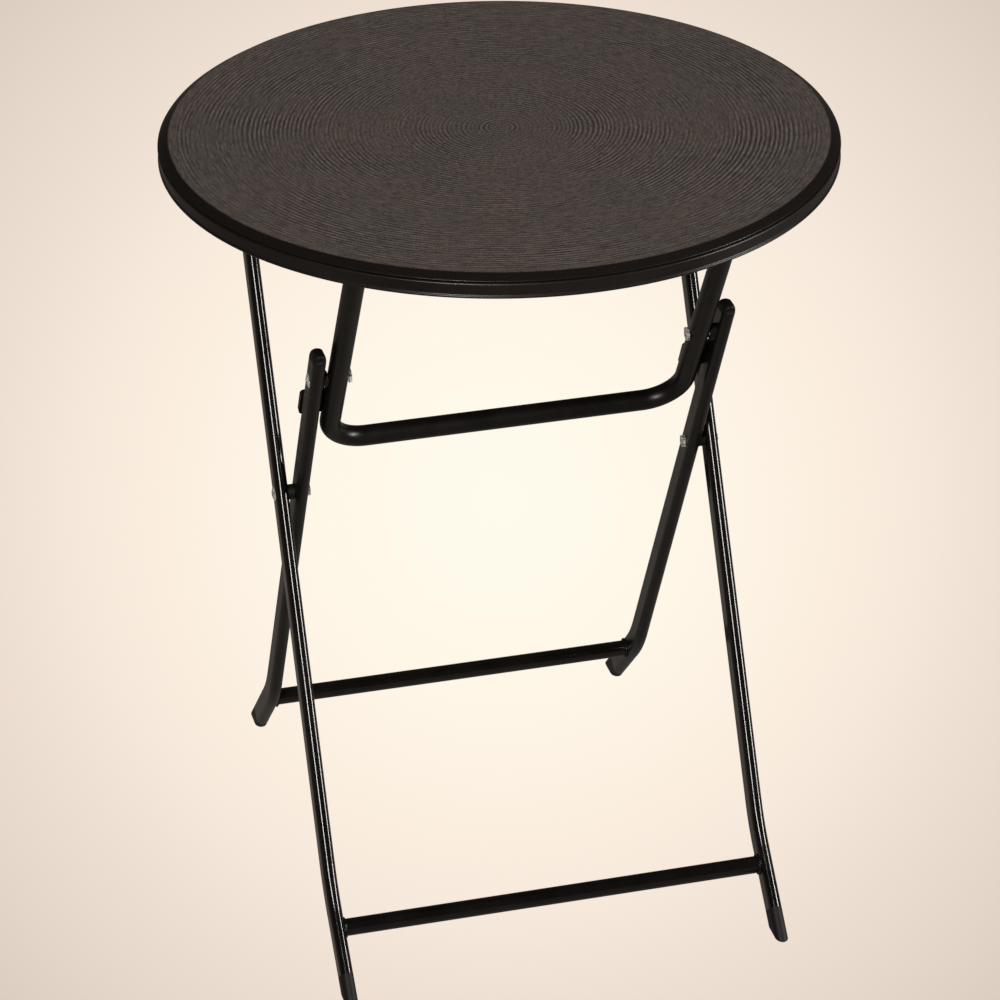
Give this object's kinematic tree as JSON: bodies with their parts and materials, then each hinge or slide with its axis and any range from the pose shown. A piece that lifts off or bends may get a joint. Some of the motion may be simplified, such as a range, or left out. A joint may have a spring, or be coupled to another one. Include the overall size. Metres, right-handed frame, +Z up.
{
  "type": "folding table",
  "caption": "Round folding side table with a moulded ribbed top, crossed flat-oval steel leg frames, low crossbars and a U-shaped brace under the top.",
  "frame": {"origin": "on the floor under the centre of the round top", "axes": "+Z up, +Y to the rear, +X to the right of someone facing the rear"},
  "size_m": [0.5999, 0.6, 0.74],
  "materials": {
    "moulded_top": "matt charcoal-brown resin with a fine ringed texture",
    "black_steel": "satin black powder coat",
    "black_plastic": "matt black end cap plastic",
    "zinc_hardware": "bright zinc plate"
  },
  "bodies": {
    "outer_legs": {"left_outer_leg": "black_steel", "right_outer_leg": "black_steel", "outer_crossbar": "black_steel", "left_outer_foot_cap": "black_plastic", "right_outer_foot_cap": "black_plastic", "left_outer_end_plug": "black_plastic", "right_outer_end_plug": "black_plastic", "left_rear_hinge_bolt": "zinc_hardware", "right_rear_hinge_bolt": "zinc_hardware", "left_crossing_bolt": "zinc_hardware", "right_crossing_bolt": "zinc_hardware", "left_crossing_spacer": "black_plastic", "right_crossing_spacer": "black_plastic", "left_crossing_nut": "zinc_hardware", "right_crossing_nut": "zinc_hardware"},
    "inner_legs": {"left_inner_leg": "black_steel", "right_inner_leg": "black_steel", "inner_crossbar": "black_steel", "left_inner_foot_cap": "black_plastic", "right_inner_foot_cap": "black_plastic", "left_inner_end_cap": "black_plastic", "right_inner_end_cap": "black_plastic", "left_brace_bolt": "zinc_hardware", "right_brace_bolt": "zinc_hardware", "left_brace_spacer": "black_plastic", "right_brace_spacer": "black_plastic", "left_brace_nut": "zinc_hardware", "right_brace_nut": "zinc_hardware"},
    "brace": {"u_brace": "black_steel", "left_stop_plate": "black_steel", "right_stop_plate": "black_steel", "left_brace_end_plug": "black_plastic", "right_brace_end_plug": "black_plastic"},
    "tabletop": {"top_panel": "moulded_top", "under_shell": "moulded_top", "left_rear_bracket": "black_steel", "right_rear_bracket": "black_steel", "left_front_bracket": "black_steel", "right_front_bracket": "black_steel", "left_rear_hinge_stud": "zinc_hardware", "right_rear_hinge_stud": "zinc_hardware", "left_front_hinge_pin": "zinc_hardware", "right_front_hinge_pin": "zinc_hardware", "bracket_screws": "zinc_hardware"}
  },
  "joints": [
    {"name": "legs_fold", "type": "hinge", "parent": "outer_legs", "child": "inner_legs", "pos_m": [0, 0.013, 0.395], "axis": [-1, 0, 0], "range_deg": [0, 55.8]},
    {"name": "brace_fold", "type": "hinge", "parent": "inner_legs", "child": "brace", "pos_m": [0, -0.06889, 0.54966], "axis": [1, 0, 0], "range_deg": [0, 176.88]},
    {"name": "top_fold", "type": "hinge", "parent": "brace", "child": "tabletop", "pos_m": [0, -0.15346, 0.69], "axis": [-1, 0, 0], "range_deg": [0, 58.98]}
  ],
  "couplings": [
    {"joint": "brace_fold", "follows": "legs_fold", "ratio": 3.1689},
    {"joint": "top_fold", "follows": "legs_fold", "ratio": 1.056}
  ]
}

:::::

GOAL =
Return all the data exactly as given.

THE RESPONSE =
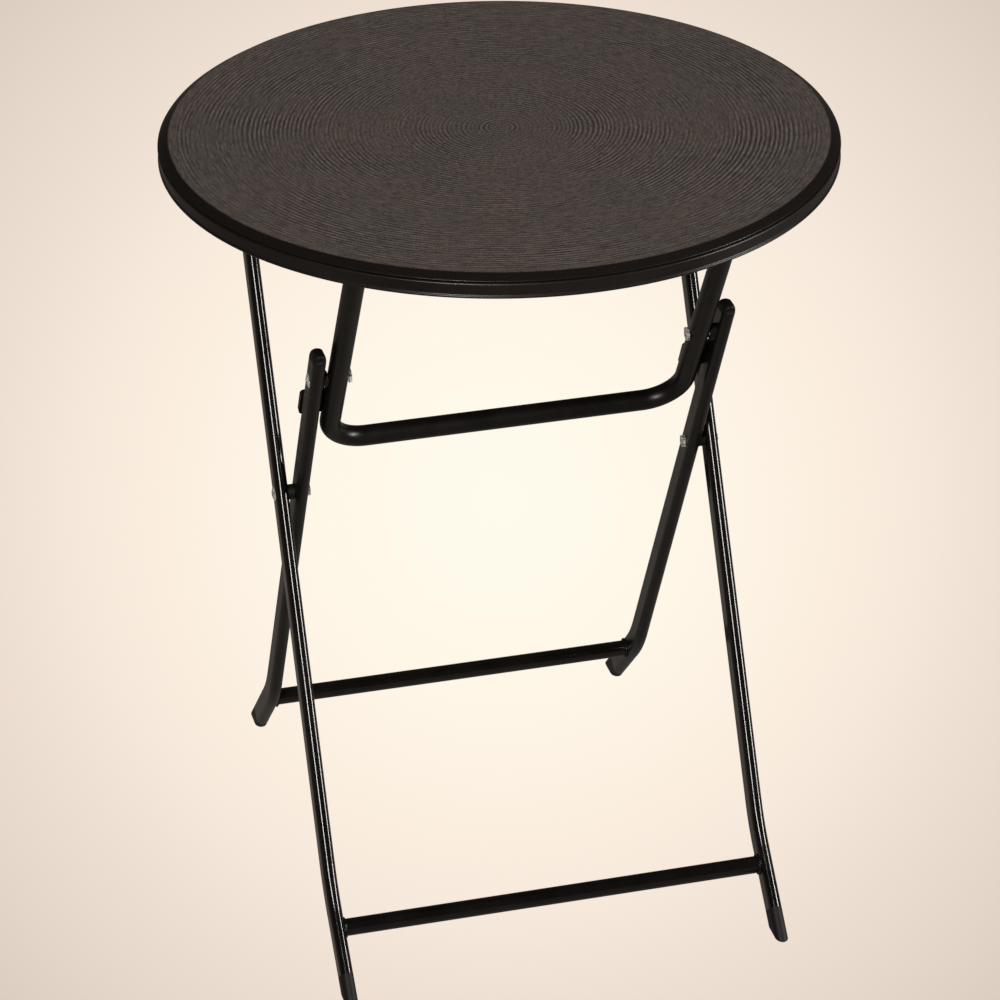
Give this object's kinematic tree as JSON: bodies with their parts and materials, then each hinge or slide with its axis and any range from the pose shown. A piece that lifts off or bends may get a joint. Some of the motion may be simplified, such as a range, or left out. A joint may have a spring, or be coupled to another one. Include the overall size. Metres, right-handed frame, +Z up.
{
  "type": "folding table",
  "caption": "Round folding side table with a moulded ribbed top, crossed flat-oval steel leg frames, low crossbars and a U-shaped brace under the top.",
  "frame": {"origin": "on the floor under the centre of the round top", "axes": "+Z up, +Y to the rear, +X to the right of someone facing the rear"},
  "size_m": [0.5999, 0.6, 0.74],
  "materials": {
    "moulded_top": "matt charcoal-brown resin with a fine ringed texture",
    "black_steel": "satin black powder coat",
    "black_plastic": "matt black end cap plastic",
    "zinc_hardware": "bright zinc plate"
  },
  "bodies": {
    "outer_legs": {"left_outer_leg": "black_steel", "right_outer_leg": "black_steel", "outer_crossbar": "black_steel", "left_outer_foot_cap": "black_plastic", "right_outer_foot_cap": "black_plastic", "left_outer_end_plug": "black_plastic", "right_outer_end_plug": "black_plastic", "left_rear_hinge_bolt": "zinc_hardware", "right_rear_hinge_bolt": "zinc_hardware", "left_crossing_bolt": "zinc_hardware", "right_crossing_bolt": "zinc_hardware", "left_crossing_spacer": "black_plastic", "right_crossing_spacer": "black_plastic", "left_crossing_nut": "zinc_hardware", "right_crossing_nut": "zinc_hardware"},
    "inner_legs": {"left_inner_leg": "black_steel", "right_inner_leg": "black_steel", "inner_crossbar": "black_steel", "left_inner_foot_cap": "black_plastic", "right_inner_foot_cap": "black_plastic", "left_inner_end_cap": "black_plastic", "right_inner_end_cap": "black_plastic", "left_brace_bolt": "zinc_hardware", "right_brace_bolt": "zinc_hardware", "left_brace_spacer": "black_plastic", "right_brace_spacer": "black_plastic", "left_brace_nut": "zinc_hardware", "right_brace_nut": "zinc_hardware"},
    "brace": {"u_brace": "black_steel", "left_stop_plate": "black_steel", "right_stop_plate": "black_steel", "left_brace_end_plug": "black_plastic", "right_brace_end_plug": "black_plastic"},
    "tabletop": {"top_panel": "moulded_top", "under_shell": "moulded_top", "left_rear_bracket": "black_steel", "right_rear_bracket": "black_steel", "left_front_bracket": "black_steel", "right_front_bracket": "black_steel", "left_rear_hinge_stud": "zinc_hardware", "right_rear_hinge_stud": "zinc_hardware", "left_front_hinge_pin": "zinc_hardware", "right_front_hinge_pin": "zinc_hardware", "bracket_screws": "zinc_hardware"}
  },
  "joints": [
    {"name": "legs_fold", "type": "hinge", "parent": "outer_legs", "child": "inner_legs", "pos_m": [0, 0.013, 0.395], "axis": [-1, 0, 0], "range_deg": [0, 55.8]},
    {"name": "brace_fold", "type": "hinge", "parent": "inner_legs", "child": "brace", "pos_m": [0, -0.06889, 0.54966], "axis": [1, 0, 0], "range_deg": [0, 176.88]},
    {"name": "top_fold", "type": "hinge", "parent": "brace", "child": "tabletop", "pos_m": [0, -0.15346, 0.69], "axis": [-1, 0, 0], "range_deg": [0, 58.98]}
  ],
  "couplings": [
    {"joint": "brace_fold", "follows": "legs_fold", "ratio": 3.1689},
    {"joint": "top_fold", "follows": "legs_fold", "ratio": 1.056}
  ]
}